The chief aide to President Vicente Fox resigned Monday, complaining about first lady Martha Sahagun’s presidential ambitions.

“The country has certainly advanced politically, enough that it is ready for a woman to reach the presidency of the republic,” Private Secretary Alfonso Durazo said in a letter of resignation, which was widely quoted by Mexican news media. “Nonetheless, it is not prepared to have the president leave the presidency to his wife.”

The president’s office said Fox had accepted the resignation but “does not share either the points of view or the reasons” cited by Durazo.

Durazo has served as the chief organizer at the presidential residence, Los Pinos, since Fox took office in December 2000 and added the job of chief presidential spokesman last 2003.

In the 19-page resignation letter, Durazo said, “my reasoning is ever-more distant from the logic inside Los Pinos.”

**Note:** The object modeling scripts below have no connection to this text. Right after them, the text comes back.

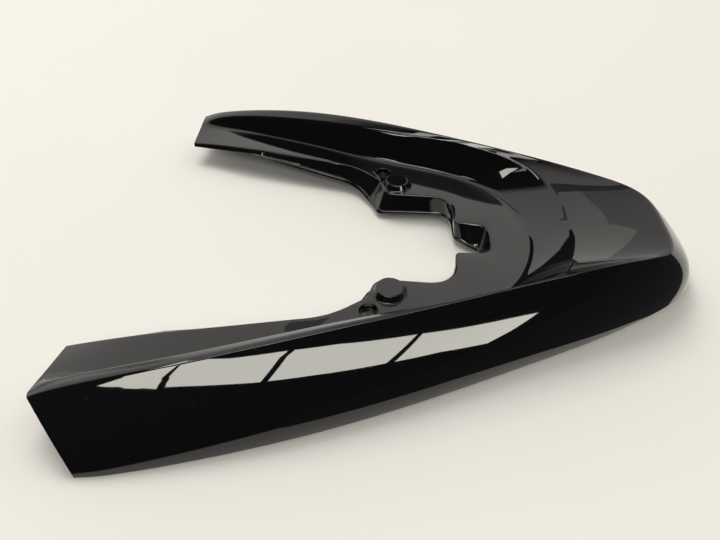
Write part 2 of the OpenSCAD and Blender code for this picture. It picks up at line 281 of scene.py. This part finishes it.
def outerRows(p):
    steps, n, start = cover["roundSteps"], cover["skirtSteps"], cover["skirtStart"]
    lip = lipRows(p)
    wallTop = roundCorner(p[0], p[1], p[2], cover["flangeEdge"], steps)
    foot = roundCorner(p[1], p[2], p[3], cover["footFillet"], steps)
    crest = roundCorner(p[2], p[3], p[4], cover["crestRound"], steps)
    ridge = roundCorner(p[3], p[4], skirtPoint(p[4], p[5], cover["ridgeAim"]),
                        cover["ridgeRound"], steps)
    rows = lip + between(lip[-1], wallTop[0], wallShares) + wallTop
    rows += between(wallTop[-1], foot[0], flatShares) + foot
    rows += between(foot[-1], crest[0], flatShares) + crest
    rows += between(crest[-1], ridge[0], flatShares) + ridge
    rows += [skirtPoint(p[4], p[5], start + (1 - start) * s / n) for s in range(1, n + 1)]
    return np.stack(rows, 1)


def innerRows(p):                                 # the section moved in by the wall
    high, low = [skirtPoint(p[4], p[5], t) for t in cover["innerBends"]]

    def facing(a, c, k):
        return unit(np.cross(along(p[k]), c - a))

    def mitred(q, n1, n2):
        return q - cover["wall"] * (n1 + n2) / (1 + (n1 * n2).sum(1, keepdims=True))

    def thinned(k, drop):
        return np.column_stack([p[k][:, :2] + inward(p[k]) * cover["sideWall"], p[k][:, 2] - drop])
    nWall, nTop = facing(p[2], p[3], 2), facing(p[3], p[4], 3)
    nSide, nMid, nLow = facing(p[4], high, 4), facing(high, low, 4), facing(low, p[5], 5)
    upward = np.tile([0.0, 0, 1], (len(p[0]), 1))
    rows = [p[5] - cover["wall"] * unit(nLow * np.array([1, 1, 0])), mitred(low, nMid, nLow),
            mitred(high, nSide, nMid), mitred(p[4], nTop, nSide), mitred(p[3], nWall, nTop),
            mitred(p[2], upward, nWall), thinned(1, cover["wall"]), thinned(0, 0)]
    return np.stack(rows, 1)


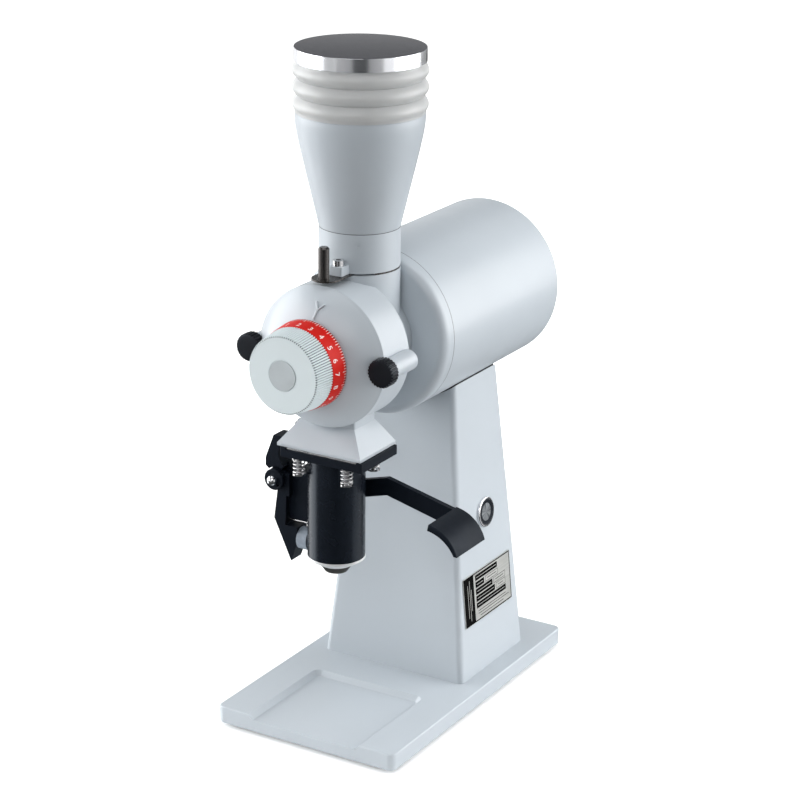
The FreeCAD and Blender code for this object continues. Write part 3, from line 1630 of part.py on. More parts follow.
def bracket_screw_lines():
    """Start points on the bracket pad's outer face, and the outward direction."""
    direction = skirt_slope_direction()
    lines = []
    for share in pad_screw_shares:
        y = pad_front + (pad_back - pad_front) * share
        lines.append((slope_point(pad_top_share() * pad_middle_share, y) + direction * pad_thickness, direction))
    return lines


def make_knocker_bracket():
    """The fixed claw: an ear behind the lever's hub, a body above it, and a pad on the skirt."""
    clear = hub_radius + bracket_gap
    side = clear * math.sqrt(0.5)
    strip_right = -skirt_half_width - face_gap
    strip_under = claw_top_z - pad_thickness
    body = prism_y([(pivot_x - side, pivot_z + side), (claw_left, claw_root_z), (claw_left, claw_shoulder_z),
                    (claw_top_x, claw_top_z), (strip_right, claw_top_z), (strip_right, strip_under),
                    ((claw_inner_x, claw_inner_z), (claw_lip_x, claw_lip_z)),
                    (pivot_x + clear * claw_nose_share, pivot_z + clear * math.sqrt(0.75)),
                    ((pivot_x, pivot_z + clear), (pivot_x - side, pivot_z + side))], hub_front, claw_back)
    ear = rod_y(ear_radius, ear_front, ear_back, pivot_x, pivot_z)
    strap = block(pivot_x - ear_radius, pivot_x + ear_radius, ear_front, ear_back,
                  pivot_z, pivot_z + clear + pad_thickness)
    lift = skirt_slope_direction() * pad_thickness
    foot = slope_point(0, 0)
    head = slope_point(pad_top_share(), 0)
    pad = prism_y([(strip_right, strip_under), (strip_right, foot.z), (foot.x, foot.z), (head.x, head.z),
                   (head.x + lift.x, head.z + lift.z), (foot.x + lift.x, foot.z + lift.z),
                   (strip_right - 2 * pad_thickness, strip_under)], pad_front, pad_back)
    bracket = fused(body, ear, strap, pad)
    bracket = bracket.cut(rod_y(pivot_bolt_radius + thread_clearance, ear_front - cut_overrun,
                                ear_back + cut_overrun, pivot_x, pivot_z))
    for start, outward in bracket_screw_lines():
        bracket = bracket.cut(Part.makeCylinder(bracket_screw_radius + slide_clearance,
                                                pad_thickness + 2 * cut_overrun,
                                                start - outward * (pad_thickness + cut_overrun), outward))
    return bracket


def make_bracket_screws():
    screws = []
    for start, outward in bracket_screw_lines():
        head = Part.makeCylinder(bracket_head_radius, bracket_head_height, start, outward)
        shank = Part.makeCylinder(bracket_screw_radius, pad_thickness + bracket_screw_reach,
                                  start - outward * (pad_thickness + bracket_screw_reach), outward)
        screws.append(fused(head, shank))
    return screws


# Electrical pieces on and in the column

def make_switch_bezel():
    ring = rod_x(bezel_radius, 0, bezel_proud, 0, 0)
    ring = rounded(ring, bezel_proud * bezel_round_share, lambda e: near(e.BoundBox.XMin, bezel_proud))
    barrel = rod_x(barrel_radius, -barrel_length, 0, 0, 0)
    body = fused(ring, barrel)
    return on_side(body.cut(rod_x(bezel_bore, -button_depth, bezel_proud + cut_overrun, 0, 0)), button_y, button_z)


def make_push_button():
    button = rod_x(button_radius, -button_depth / 3, button_proud, 0, 0)
    button = rounded(button, button_proud * button_round_share, lambda e: near(e.BoundBox.XMin, button_proud))
    return on_side(button, button_y, button_z)


def make_name_plate():
    sheet = block(0, name_plate_thickness, -name_plate_length / 2, name_plate_length / 2,
                  -name_plate_height / 2, name_plate_height / 2)
    sheet = rounded(sheet, name_plate_corner,
                    lambda e: near(e.BoundBox.YMin, e.BoundBox.YMax) and near(e.BoundBox.ZMin, e.BoundBox.ZMax))
    return on_side(sheet, plate_y, plate_z)


def inlet_block(extra, y0, y1):
    half_x = inlet_width / 2 - inlet_wall + extra
    half_z = inlet_height / 2 - inlet_wall + extra
    return block(-half_x, half_x, y0, y1, -half_z, half_z)


def make_mains_inlet():
    half_x = inlet_width / 2 + inlet_rim
    half_z = inlet_height / 2 + inlet_wall
    flange = block(-half_x, half_x, 0, inlet_flange, -half_z, half_z)
    flange = rounded(flange, inlet_rim / 2,
                     lambda e: near(e.BoundBox.XMin, e.BoundBox.XMax) and near(e.BoundBox.ZMin, e.BoundBox.ZMax))
    body = fused(flange, inlet_block(0, -inlet_depth, inlet_flange))
    well = inlet_block(-inlet_wall, -inlet_depth + inlet_wall, inlet_flange + cut_overrun)
    body = body.cut(well)
    pins = []
    for pin, lift in ((-1, -1), (0, 1), (1, -1)):
        x = pin * inlet_pin_pitch
        z = lift * inlet_pin_height / 2
        pins.append(block(x - inlet_pin_width / 2, x + inlet_pin_width / 2, -inlet_depth + inlet_wall / 2,
                          -inlet_depth + inlet_pin_length, z - inlet_pin_height / 2, z + inlet_pin_height / 2))
    return on_back(fused(body, *pins), inlet_z)


def main():
    os.makedirs("parts", exist_ok=True)
    save("base_plate", make_base_plate())
    save("rubber_feet", *make_rubber_feet())
    save("column", make_column())
    save("column_screws", *make_column_screws())
    save("column_gasket", make_column_gasket())
    save("motor_screws", *make_motor_screws())
    save("motor_housing", make_motor_housing())
    save("rear_cap", make_rear_cap())
    save("tie_rods", *make_tie_rods())
    save("stator", make_stator())
    save("stator_windings", *make_windings())
    save("rotor_core", make_rotor_core())
    save("motor_shaft", make_shaft())
    save("motor_bearings", make_front_bearing(), make_rear_bearing())
    save("grinder_body", make_grinder_body())
    save("gate_plate", make_gate_plate())
    save("gate_spacer", make_gate_spacer())
    save("gate_pin", make_gate_pin())
    save("hopper_collar", make_collar())
    save("collar_screws", *make_collar_screws(), make_set_screw())
    save("lug_screw", make_lug_screw())
    save("hopper_cone", make_hopper_cone())
    save("bellows", make_bellows())
    save("hopper_lid", make_lid())
    save("front_cover", make_front_cover())
    save("thumb_screw_left", make_thumb_screw(-1))
    save("thumb_screw_right", make_thumb_screw(1))
    save("dial_ring", make_dial_ring())
    save("adjusting_knob", make_knob())
    save("knob_cap", make_knob_cap())
    save("adjusting_spindle", make_spindle())
    save("inner_burr", make_burr(inner_burr_front, inner_carrier_front, 0))
    save("inner_burr_screws", *make_burr_screws(inner_burr_front, inner_carrier_front))
    save("burr_carrier", make_inner_carrier())
    save("shaft_nut", make_shaft_nut())
    save("feed_auger", make_auger())
    save("outer_burr", make_burr(outer_burr_back, outer_burr_front, -1))
    save("outer_burr_screws", *make_burr_screws(outer_burr_back, outer_burr_front))
    save("burr_slider", make_burr_slider())
    save("outlet_skirt", make_skirt())
    save("shaker_plate", make_shaker_plate())
    save("wear_sheet", make_wear_sheet())
    save("hanger_bolts", *make_hanger_bolts())
    save("hanger_springs", *make_hanger_springs())
    save("chute_tube", make_chute_tube())
    save("chute_ring", make_chute_ring())
    save("chute_nozzle", make_chute_nozzle())
    save("hand_lever", make_hand_lever())
    save("bumper", make_bumper())
    save("stop_rod", make_stop_rod())
    save("knocker_bracket", make_knocker_bracket())
    save("bracket_screws", *make_bracket_screws())
    save("pivot_bolt", make_pivot_bolt())
    save("pivot_disc", make_pivot_disc())
    save("pivot_nut", make_pivot_nut())
    save("lever_spring", make_lever_spring())
    save("switch_bezel", make_switch_bezel())
    save("push_button", make_push_button())
    save("name_plate", make_name_plate())
    save("mains_inlet", make_mains_inlet())


if __name__ == "__main__":
    main()
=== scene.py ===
import math

import bmesh
import bpy
from mathutils import Matrix, Vector
from mathutils.bvhtree import BVHTree


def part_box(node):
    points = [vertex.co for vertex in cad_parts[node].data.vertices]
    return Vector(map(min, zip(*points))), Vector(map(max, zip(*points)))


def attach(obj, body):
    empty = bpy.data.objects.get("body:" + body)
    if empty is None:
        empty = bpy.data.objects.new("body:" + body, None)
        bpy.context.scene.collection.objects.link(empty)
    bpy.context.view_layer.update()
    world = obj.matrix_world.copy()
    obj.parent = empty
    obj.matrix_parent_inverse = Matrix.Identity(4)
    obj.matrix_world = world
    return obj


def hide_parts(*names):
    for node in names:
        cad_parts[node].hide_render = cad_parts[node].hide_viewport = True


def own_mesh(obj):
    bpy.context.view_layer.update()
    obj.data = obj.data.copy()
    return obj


bl_info = {
    "name": "Coffee Grinder Dresser",
    "version": (1, 0, 0),
    "blender": (4, 5, 0),
    "location": "3D View > Sidebar > Grinder",
    "description": "Dresses the packed coffee grinder with detailed pieces, finishes, lights and a camera",
    "category": "Object",
}

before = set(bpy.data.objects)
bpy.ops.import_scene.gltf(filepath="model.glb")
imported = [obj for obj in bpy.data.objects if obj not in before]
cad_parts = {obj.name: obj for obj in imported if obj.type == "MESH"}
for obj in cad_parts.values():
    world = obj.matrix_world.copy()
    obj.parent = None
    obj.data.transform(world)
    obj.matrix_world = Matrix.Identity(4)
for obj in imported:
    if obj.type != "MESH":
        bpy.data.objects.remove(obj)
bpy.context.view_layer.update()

MM = 0.001
X, Y, Z = Vector((1, 0, 0)), Vector((0, 1, 0)), Vector((0, 0, 1))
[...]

“I do not understand nor share many of the decisions and it would be disloyal to oppose them or inconsistent to support them without being in agreement,” he said.

Durazo’s support of Fox ahead of the 2000 presidential election was evidence of Fox’s ability to draw support well beyond his own National Action Party, or PAN.

Durazo, a lawyer and journalist by training, spent his early career as a bureaucrat hopping from post to post in administrations led by the Institutional Revolutionary Party, or PRI.

He had been private secretary to Luis Donaldo Colosio, who was the PRI’s presidential candidate when he was assassinated in 1994 and who became a symbol of calls for reform within the PRI.

Durazo has said the killing was one of the factors that led him to quit the PRI and endorse Fox’s campaign for the presidency for the National Action Party in 2000.